I'm not defending the fact that the soldiers are not to blame, but the system at large is. I think both are to blame. First, the army system allowed untrained soldiers to carry out the consuming task of monitoring prisoners. Without sufficient training and resources for such a stressful job, I am not surprised that soldiers used only what they know to control prisoners - militant force. Secondly, the system probably subtly enforced and condoned this treatment, because it facilitated interrogations, and made the prisoners easier to handle by breaking their spirits down. Positive reinforcements were present to encourage the soldiers. All this let the superiors to create an environment where the subordinates wielded extraordinary power to control life, death, hurt and pain. The soldiers lost sight of the humans they are entrusted to keep safe, and slowly degraded into torturers. It takes a lot of people a lot of oversight to let this kind of environment fester, and I don't believe these are individual acts by some maverick soldiers, but really a largely ignored problem throughout Iraq, and other related prison facilities such as Guantanamo Bay. To stop this, most importantly, we cannot justify the abuse of other human beings. Even thinking of justifying these acts would let it continue. The US is taking the first step to curtailing the problem with accountability. Deindividuation would lead a soldier to feel anonymous enough to become a rapist, and by telling them they are responsible for their acts, and they will be punished.

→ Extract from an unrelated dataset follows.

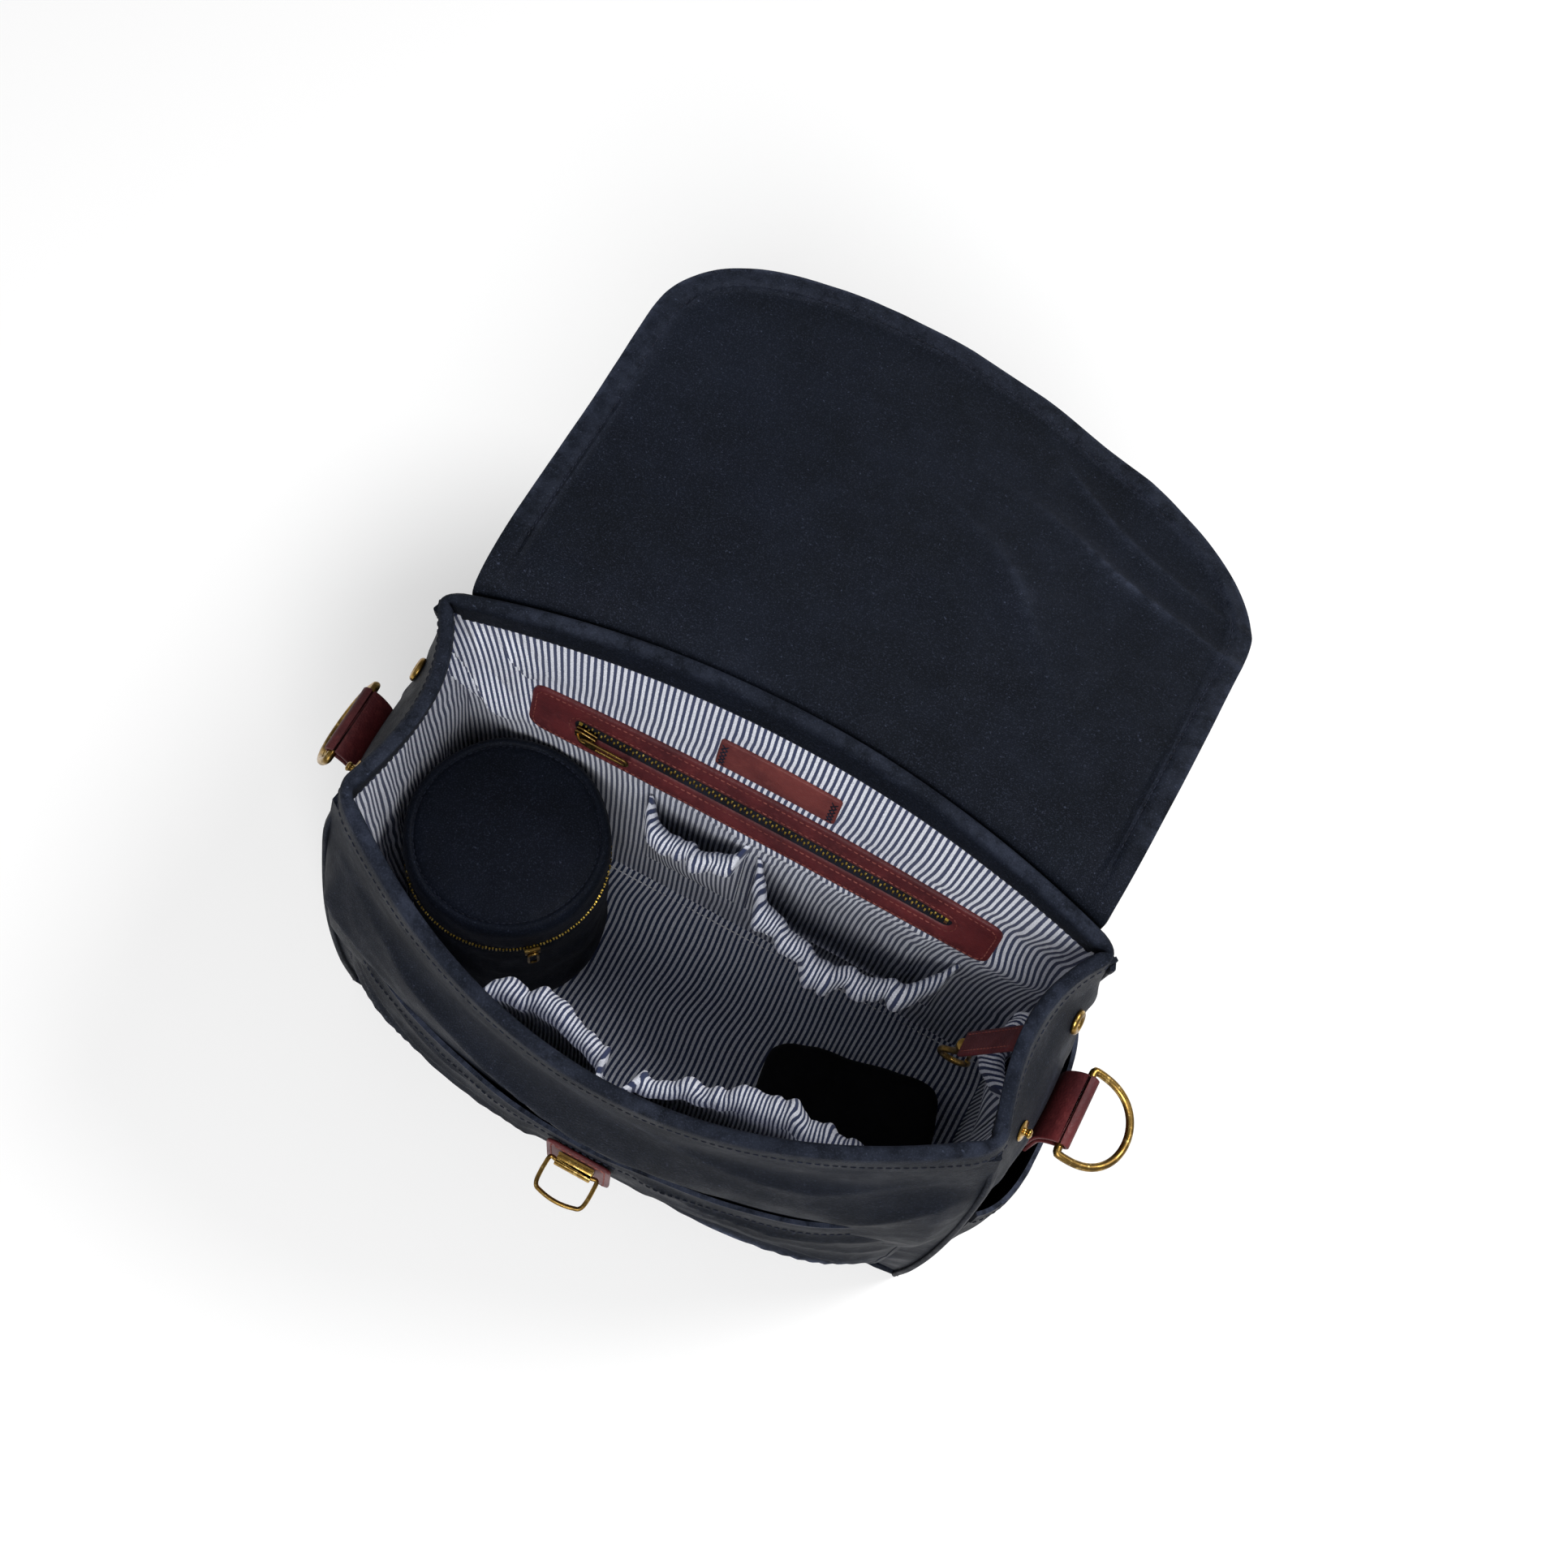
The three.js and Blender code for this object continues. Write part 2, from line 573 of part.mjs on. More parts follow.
function closureLoopPath() {
  const path = [];
  const w = LOOP.halfWidth;
  for (let i = 0; i <= 6; i += 1) path.push(vec(mix(-w, w, i / 6), 0, 0));
  const side = (i) => [w + 0.6 * Math.sin((Math.PI * i) / 3), mix(0, -LOOP.depth + 3, i / 3)];
  for (let i = 1; i <= 3; i += 1) {
    const [x, y] = side(i);
    path.push(vec(x, y, 0));
  }
  for (let i = 0; i <= 8; i += 1) {
    const t = mix(1, -1, i / 8);
    path.push(vec(t * (w - 0.8), -LOOP.depth + 1.4 - 3 * arch(t), 0));
  }
  for (let i = 3; i >= 1; i -= 1) {
    const [x, y] = side(i);
    path.push(vec(-x, y, 0));
  }
  return path;
}
const closureLoop = add('closure_loop', wireLoop(closureLoopPath(), LOOP.wire, vec(0, 0, 1), 8), brass);
closureLoop.position.set(0, bracketY - BRACKET.bar, LOOP.z);

// ---------------------------------------------------------------- flap, in two parts that fold on each other
const flap = new THREE.Group();
flap.position.set(0, FLAP_HINGE_Y, FLAP_HINGE_Z);
flap.rotation.x = radians(-FLAP_SLOPE);
bag.add(flap);

const CORNER_START = 150;
function flapHalfWidth(along) {
  const side = FLAP_HINGE_HALF_WIDTH + (FLAP_FLARE * Math.min(along, 170)) / 170;
  const past = Math.max(0, (along - CORNER_START) / (FLAP_LENGTH - CORNER_START));
  return side * Math.sqrt(Math.max(0, 1 - past ** 2.6));
}

function flapPart(from, to, steps) {
  const edge = Array.from({ length: steps + 1 }, (_, i) => {
    const along = mix(from, to, Math.sin((Math.PI / 2) * (i / steps)));
    return [flapHalfWidth(along), along];
  }).filter(([half]) => half > 1);
  const shape = new THREE.Shape();
  shape.moveTo(-edge[0][0], edge[0][1]);
  edge.forEach(([half, along]) => shape.lineTo(half, along));
  if (to >= FLAP_LENGTH) shape.lineTo(0, FLAP_LENGTH);
  edge.slice(1).reverse().forEach(([half, along]) => shape.lineTo(-half, along));
  return plate(shape, FLAP_THICKNESS);
}
const TAB_PLATE = { halfWidth: 19, halfLength: 17, corner: 5, thickness: 2, along: 224 };
const HOOK_ALONG = 228;
const flapUnder = -CLEAR - FLAP_THICKNESS;
add('flap_rear_panel', flapPart(5, FLAP_FOLD - CLEAR, 8), cloth, flap).position.z = flapUnder;
add('flap_front_panel', flapPart(FLAP_FOLD + CLEAR, FLAP_LENGTH, 14), cloth, flap).position.z = flapUnder;

const tabFace = flapUnder - CLEAR - TAB_PLATE.thickness;
const tabOutline = roundedRectangle(TAB_PLATE.halfWidth, TAB_PLATE.halfLength, TAB_PLATE.corner);
const closureTab = add('closure_tab', plate(tabOutline, TAB_PLATE.thickness), leather, flap);
closureTab.position.set(0, TAB_PLATE.along, tabFace);

// The hook's section: flat on the leather, then round and back, so that the loop catches behind its lip.
function hookSection() {
  const thick = 1.4;
  const throat = 3;
  const reach = 9;
  const bend = throat / 2 + thick;
  const shape = new THREE.Shape();
  shape.moveTo(-reach, 0);
  shape.lineTo(reach, 0);
  shape.absarc(reach, -bend, bend, Math.PI / 2, -Math.PI / 2, true);
  shape.lineTo(reach - 7, -2 * bend);
  shape.lineTo(reach - 7, -2 * bend + thick);
  shape.lineTo(reach, -2 * bend + thick);
  shape.absarc(reach, -bend, throat / 2, -Math.PI / 2, Math.PI / 2);
  shape.lineTo(-reach, -thick);
  return shape;
}
const HOOK_HALF = 8;
const closureHook = add('closure_hook', plate(hookSection(), 2 * HOOK_HALF, 6), brass, flap);
closureHook.quaternion.setFromRotationMatrix(new THREE.Matrix4().makeBasis(vec(0, 1, 0), vec(0, 0, 1), vec(1, 0, 0)));
closureHook.position.set(-HOOK_HALF, HOOK_ALONG, tabFace - CLEAR);

// ---------------------------------------------------------------- key leash
const strap = new THREE.Group();
strap.position.set(KEY.x, KEY.y, KEY.z);
strap.rotation.y = radians(KEY.tilt);
bag.add(strap);
const keyStrap = add('key_strap', block(2.4, KEY.width, KEY.length), leather, strap);
keyStrap.position.z = -KEY.length / 2 - 1;
const tip = vec(0, 0, -KEY.length - 1).applyAxisAngle(vec(0, 1, 0), radians(KEY.tilt)).add(strap.position);
const hook = new THREE.Group();
hook.position.copy(tip);
bag.add(hook);
const eye = add('key_swivel_eye', turned([[0, -6.4], [3, -6.4], [3.4, -4], [3.4, -1.6], [0, -1.6]], 12), brass, hook);
eye.rotation.x = Math.PI / 2;

const trigger = new THREE.Group();
trigger.position.z = -6.4 - CLEAR;
hook.add(trigger);
function hookBody() {
  const outer = [];
  const inner = [];
  const turns = 14;
  for (let i = 0; i <= turns; i += 1) {
    const angle = radians(mix(90, 395, i / turns));
    outer.push([9 * Math.cos(angle), -20 + 9 * Math.sin(angle)]);
    inner.push([5.4 * Math.cos(angle), -20 + 5.4 * Math.sin(angle)]);
  }
  const shape = new THREE.Shape();
  shape.moveTo(-3, 0);
  shape.lineTo(-3, -11.6);
  outer.slice(1).forEach(([x, y]) => shape.lineTo(x, y));
  inner.slice(1).reverse().forEach(([x, y]) => shape.lineTo(x, y));
  shape.lineTo(4.2, -14.4);
  shape.lineTo(4.2, 0);
  return plate(shape, 3.2);
}
const hookMesh = add('trigger_hook', hookBody(), brass, trigger);
hookMesh.rotation.x = Math.PI / 2;
hookMesh.position.y = 1.6;
const gate = add('hook_gate', block(1.8, 2.8, 8.5), brass, trigger);
gate.position.set(5.6, 0, -9.2);

// ---------------------------------------------------------------- round zipped case
const caseGroup = new THREE.Group();
caseGroup.position.set(CASE.x, CASE.y, 0);
bag.add(caseGroup);
const upright = (geometry) => geometry.rotateX(Math.PI / 2);
const inside = CASE.radius - CASE.wall;
const cup = [
  [0, CASE.bottom], [CASE.radius - 3, CASE.bottom], [CASE.radius, CASE.bottom + 3], [CASE.radius, CASE.seam - 1.6],
  [inside, CASE.seam - 1.6], [inside, CASE.bottom + 3], [0, CASE.bottom + 3],
];
const lidOutline = [
  [0, CASE.top - 3], [inside, CASE.top - 3], [inside, CASE.seam + 1.6], [CASE.radius, CASE.seam + 1.6],
  [CASE.radius, CASE.top - 3], [CASE.radius - 3, CASE.top], [0, CASE.top],
];
const teethOutline = [
  [inside, CASE.seam - 1.2], [CASE.radius + 0.4, CASE.seam - 1.2],
  [CASE.radius + 0.4, CASE.seam + 1.2], [inside, CASE.seam + 1.2], [inside, CASE.seam - 1.2],
];
add('case_body', upright(turned(cup, 32)), cloth, caseGroup);
add('case_lid', upright(turned(lidOutline, 32)), cloth, caseGroup);
add('case_zip', upright(turned(teethOutline, 32)), brass, caseGroup);
const caseSliderTurn = radians(CASE.hinge - 35);
const caseSlider = add('case_slider', block(3, 8, 6), brass, caseGroup);
const sliderReach = CASE.radius + 0.4 + CLEAR + 1.5;
caseSlider.position.set(sliderReach * Math.cos(caseSliderTurn), sliderReach * Math.sin(caseSliderTurn), CASE.seam);
caseSlider.rotation.z = caseSliderTurn;

// ---------------------------------------------------------------- soft pouch on the floor
const pouch = new THREE.Group();
pouch.position.set(POUCH.x, POUCH.y, liningBottom);
pouch.rotation.z = radians(POUCH.turn);
bag.add(pouch);
function pillow(halfX, halfY, height, corner, levels) {
  const outline = roundedRectangle(halfX, halfY, corner).getPoints(4).slice(0, -1);
  const rings = [];
  for (let i = 0; i <= levels; i += 1) {
    const v = i / levels;
    const shrink = 1 - 0.1 * Math.abs(2 * v - 1) ** 3;
    rings.push(outline.map((p) => vec(p.x * shrink, p.y * shrink, v * height)));
  }
  return loft(rings);
}
add('pouch_body', pillow(POUCH.length / 2, POUCH.depth / 2, POUCH.height, POUCH.corner, 6), black, pouch);

export default bag;
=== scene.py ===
"""A canvas messenger bag, standing open with its flap thrown back.

The soft shell, the ticking lining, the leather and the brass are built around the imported
frame. Lengths are in millimetres in the frame's own axes until a mesh is made, which is in
metres: +Z up, -Y the front of the bag, the origin at the centre of its base.
"""

import math

import bpy
import numpy as np
from mathutils import Matrix, Vector


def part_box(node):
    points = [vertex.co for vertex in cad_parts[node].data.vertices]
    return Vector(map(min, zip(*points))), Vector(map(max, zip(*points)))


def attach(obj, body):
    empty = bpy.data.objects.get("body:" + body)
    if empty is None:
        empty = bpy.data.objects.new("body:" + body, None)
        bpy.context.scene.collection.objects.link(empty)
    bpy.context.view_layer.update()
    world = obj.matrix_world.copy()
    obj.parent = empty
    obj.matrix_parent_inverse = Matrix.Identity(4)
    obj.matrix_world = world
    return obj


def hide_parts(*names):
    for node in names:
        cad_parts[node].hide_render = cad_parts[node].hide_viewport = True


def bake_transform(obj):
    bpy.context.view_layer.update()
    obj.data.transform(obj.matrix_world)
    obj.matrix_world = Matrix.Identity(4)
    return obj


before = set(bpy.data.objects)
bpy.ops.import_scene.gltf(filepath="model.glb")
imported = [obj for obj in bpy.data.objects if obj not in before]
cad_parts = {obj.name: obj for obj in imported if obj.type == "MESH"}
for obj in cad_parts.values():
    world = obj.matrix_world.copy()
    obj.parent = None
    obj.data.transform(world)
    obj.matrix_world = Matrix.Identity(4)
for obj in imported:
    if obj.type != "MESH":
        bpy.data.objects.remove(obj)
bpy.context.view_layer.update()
MM = 0.001

# ---- camera
CAMERA_AZIMUTH = 11.4  # degrees round from the front
CAMERA_ELEVATION = 69.5
CAMERA_ROLL = 17.3
CAMERA_DISTANCE = 1.012  # metres from the middle of the bag
CAMERA_HEIGHT = 0.13  # the height of that middle
CAMERA_SLIDE = (0.0459, 0.0922)  # how far it stands to its own right and up
CAMERA_LENS = 45.6  # on a sensor 36 mm wide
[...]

Accountability must also be used to keep the superiors, including Rumsfeld, at check. Moreover, how can fellow soldiers witness this kind of abuse, and not react? Is it simply a bystander effect? Did they justify the abuse, maybe desensitized? Even those who did not administer the abuse, but did nothing to stop them, should be accountable for the atrocities. I would suggest remembering that we are all human beings; soldiers, guards, prisoners and bystanders, and we are all responsible to make sure we all behave like human beings.